Dean quit congregation over bike path
In contrast, the front-runner for the Democratic nomination, former Vermont Gov. Howard Dean, said recently that he
prayed privately, but quit being an Episcopalian in a dispute with his parish over a bike path, recently linked God with guns
and gays in a list of issues that shouldn't influence voting and doesn't regularly attend church. Nor do most of his chief rivals.
It wasn't always so. Most Democratic candidates through the 20th century were openly religious. Born-again Christian
Jimmy Carter ran in 1976 as much a moral messenger ("I will never lie to you") as a champion of the Democratic policy
agenda. Bill Clinton could quote the Bible as readily as the party platform. The one exception: John F. Kennedy
played down his Roman Catholic faith in 1960, when anti-Catholic bias was still common.
Voters weren't split by the frequency of their visits to church, synagogue or mosque until recently. The gap started
growing in the 1990s and became clear in the 2000 election between Bush and Democrat Al Gore. Voters who attended
religious services more than once a week went for Bush by a margin of nearly 2-1. Those who never went to services
went for Gore by the same margin.
60s social upheaval produced political, religious split
The schism began as a countermovement to the culture wars of the 1960s. By the late 1970s, conservative
Democrats, notably evangelical Christians in the South and ethnic Catholics in the North, found many of their values
under assault, particularly in regard to legalized abortion and gay rights, according to Dennis Goldford, a political
scientist who teaches a course in religion and politics at Drake University in Iowa.
Many disaffected voters became Republicans, who cast their party as the champion of conservative religious
values with the help of the Rev. Jerry Falwell's Moral Majority and the Rev. Pat Robertson's Christian Coalition.
Democrats reacted by pulling away from public discussion of religion.
"Liberals thought the ayatollahs were taking over the country," Goldford said. "The Democrats haven't figured
out how to talk about it. Many just aren't comfortable with the talk of God."
Democratic strategist Donna Brazile, who managed Gore's 2000 campaign, recalled recently that she felt
uncomfortable even mentioning her religion while working in the 1988 presidential campaign of Michael Dukakis.
"I couldn't talk about my faith," she said, adding that she thought the party got better under Clinton and Gore.
"It is a problem," said Dick Harpootlian, a Democratic strategist and former state party chairman in South
Carolina. He said Democrats should be more comfortable talking about religion, particularly as it relates to
principles such as tolerance and helping the poor and weak.

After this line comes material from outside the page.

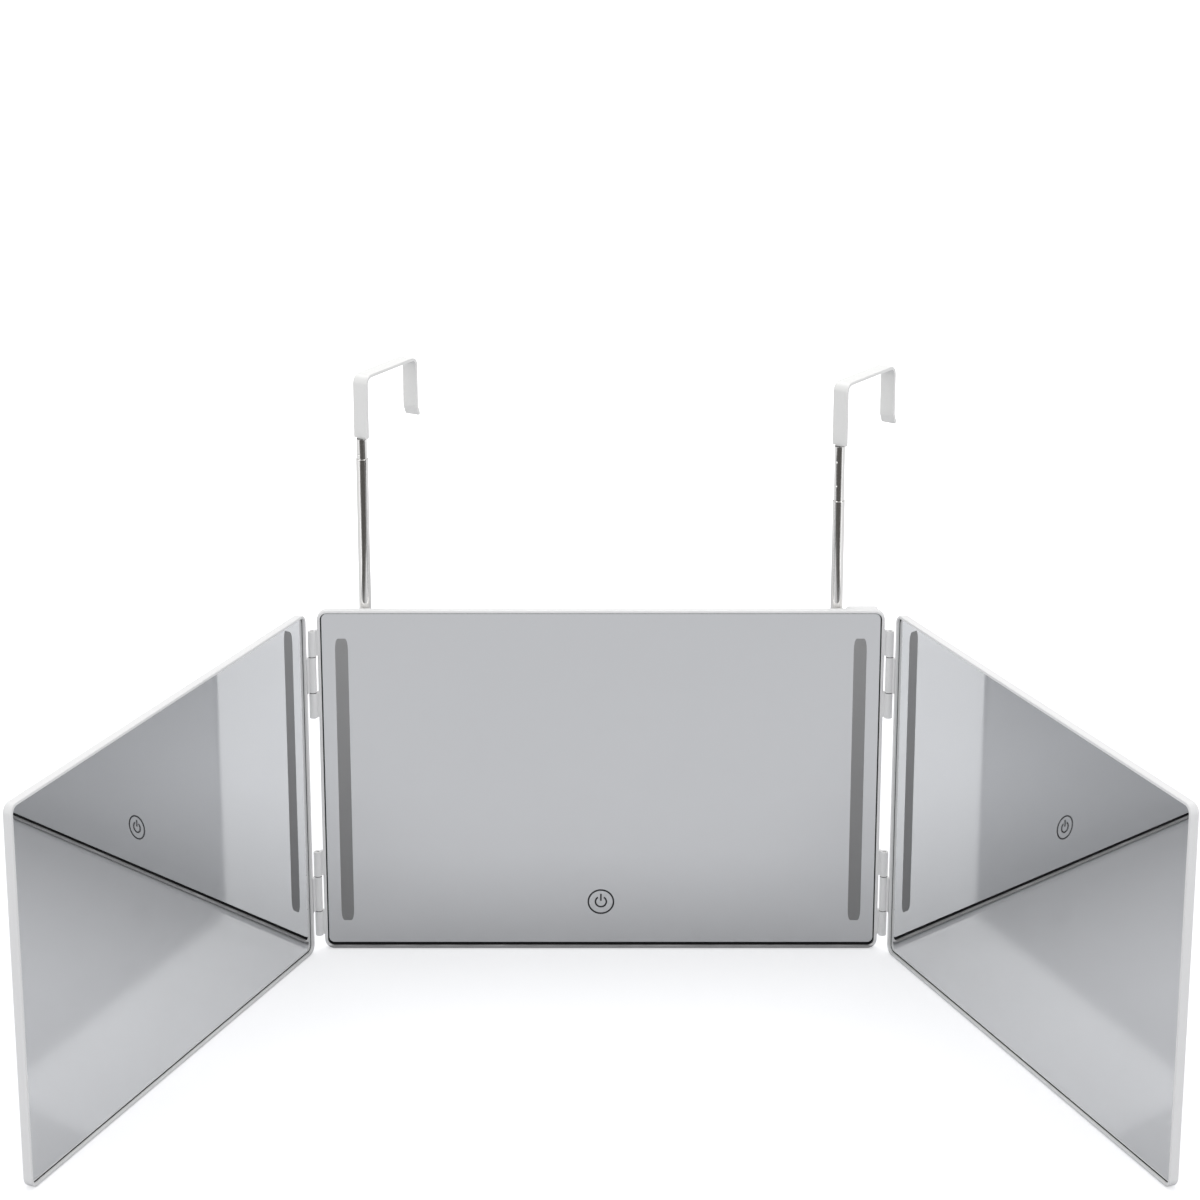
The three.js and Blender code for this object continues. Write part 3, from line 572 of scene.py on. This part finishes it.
white_plastic = plastic("white_plastic")
# Painted shade darkens the lowest edge: strongly on the centre panel, faintly on the side panels
center_plastic = base_shaded_plastic("center_plastic", strength=0.62)
side_plastic = base_shaded_plastic("side_plastic", strength=0.12)
powder_coat = finish(
    "powder_coat", light=(0.82, 0.82, 0.81), dark=(0.80, 0.80, 0.79), clouds=60,
    rough=(0.28, 0.42), grain=(1100, 0.22),
)
chrome = finish(
    "chrome", light=(0.84, 0.83, 0.81), dark=(0.80, 0.79, 0.77), clouds=90,
    rough=(0.05, 0.10), lines=(900, 0.05), metallic=1,
)
zinc = finish(
    "zinc", light=(0.60, 0.61, 0.63), dark=(0.48, 0.49, 0.51), clouds=400,
    rough=(0.28, 0.42), lines=(1500, 0.1), metallic=1,
)
brass = finish(
    "brass", light=(0.62, 0.45, 0.17), dark=(0.52, 0.36, 0.12), clouds=300,
    rough=(0.22, 0.36), lines=(1200, 0.1), metallic=1,
)
copper = finish(
    "copper", light=(0.72, 0.39, 0.22), dark=(0.60, 0.30, 0.16), clouds=250,
    rough=(0.25, 0.4), grain=(800, 0.1), metallic=1,
)
foil = finish(
    "battery_foil", light=(0.55, 0.57, 0.60), dark=(0.42, 0.44, 0.47), clouds=160,
    rough=(0.25, 0.5), grain=(350, 0.5), metallic=0.7,
)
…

"Democrats have a much more Christian, religiously friendly message," he said. "But if you go to a Democratic
meeting, they don't open it with a prayer."
The biggest exception among Democrats is African-Americans. They tend to be religious and regular churchgoers.
Democratic candidates frequently attend African-American churches to appeal for support.
While in Detroit to attend a nationally televised debate on a recent Sunday, for example, most Democratic
candidates spent the morning in black churches. Pumped up by a backdrop of drums, music, singing and dancing,
Dean told the congregation at one church, "It's going to be a long time before I go to a white church again."
Indeed, Dean isn't a regular churchgoer. Baptized Catholic, he later became an Episcopalian. He quit
that denomination because he had what he called "a big fight" with a Vermont Episcopal church over plans
for a bike path on church-controlled property. He became a Congregationalist, but said recently that he didn't
attend church very often.
On a recent visit to Tallahassee, Fla., Dean all but lumped God with other divisive social issues. "We have
got to stop having our elections in the South based on race, guns, God and gays," he said, "and start having
them based on jobs and health insurance and a foreign policy that's consistent with American values."
Dean isn't alone among major Democratic contenders who're rarely seen at church.
Sen. John Kerry of Massachusetts occasionally attends Catholic Mass, but is "very private about his
religion," said aide David Wade. "If he's in someplace like Davenport or Dubuque, with a big Catholic
community, he'll go to church."
Republicans speak to religious
Rep. Dick Gephardt of Missouri, another major contender, mentions when campaigning that he had a
Baptist church scholarship for college. But he doesn't mention God or religion beyond that. "He is a religious
person," said aide Erik Smith. "He does not regularly go to church."
Smith conceded the political challenge. "Republican candidates," he said, "have been talking to those
who worship regularly in a language they can relate to. Too often, Democrats speak a more secular
language that they're unable to relate to."
Retired Gen. Wesley Clark's father was Jewish, but Clark was raised first as a Methodist, then as a
Baptist, converted to Catholicism as a young adult and now attends the Presbyterian Church. "I'm
spiritual. I'm religious. I'm a strong Christian and I'm a Catholic, but I go to Presbyterian Church," Clark
said in an interview this week being circulated by his campaign.
Lieberman, who does speak the language of faith and religion, said his party should set aside its
aversion to religion and embrace it as a message harmonious with its core principles. But he insisted
that any such stance must be born of principal, not politics.
"I didn't become religious because of a focus group," he said. "I have a sense of mission.
Republicans act as if they have a monopoly on values or faith-based values. They don't."